I don't know if this will mean better or worse for hunters. I don't think the forest service has been bad at access management at all. There are plenty of roads, trails, and areas for people to explore. I just hope this doesn't over exploit a resource. It seems both the BLM and Forest Service are listening right now though. BLM has planning 2.0 that they are rolling out and now the Forest Service is looking to be better and easier on access.


----------



## Critter (Mar 20, 2010)

From what I have seen in Colorado is that the Forest Service is cutting off more access than allowing it. A big example is ATV access to Forest Service roads. They are limiting the hours when you can have a ATV on them and there are other roads where the ATV needs to be a highway licensed vehicle to ride on them.
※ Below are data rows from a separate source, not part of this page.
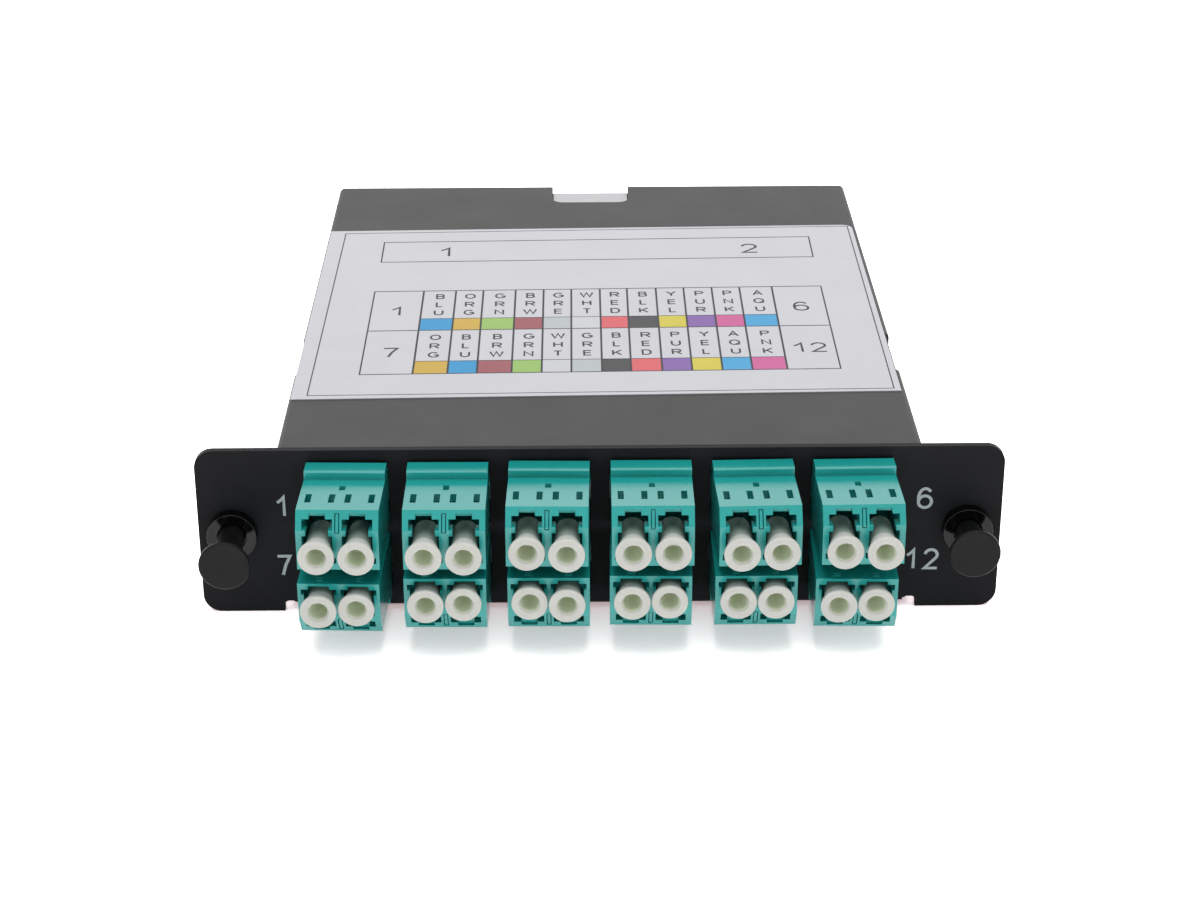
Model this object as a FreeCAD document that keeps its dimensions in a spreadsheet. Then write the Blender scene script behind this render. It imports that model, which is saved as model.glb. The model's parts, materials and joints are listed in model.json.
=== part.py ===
import FreeCAD, Part

import math
import os
import re

import Sketcher

# Fibre cassette for a patch panel
# A folded steel box stands behind a flat front plate. The plate holds twelve duplex adapters in two rows of
# six, the lower row upside down, and two push-pull latches. The rear wall holds two multi-fibre adapters.
# All sub-parts are drawn in the plate's frame, with x across the middle, y = 0 on the plate's front face and
# growing towards the rear, and z = 0 on the lower edge of the plate's ears. One shift along y then puts the
# origin under the middle of the whole cassette.

doc = FreeCAD.newDocument("fibre_cassette")
sheet = doc.addObject("Spreadsheet::Sheet", "Sizes")

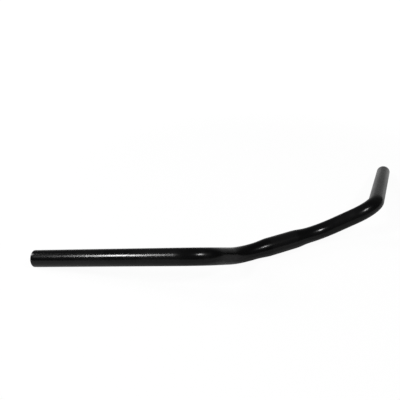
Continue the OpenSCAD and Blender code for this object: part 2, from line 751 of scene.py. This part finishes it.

They are also blocking off more access roads into areas which do not do any good since there are ATV riders going into these areas during the weekends when there are no Forest Service people around to enforce the rules. They are also shutting down roads to public access and putting signs or trail markers up that say that it is closed except for "Administrative Access Only" Which means access to the land owner at the end of the road can go in but no one else when the land owner has access from another road.


----------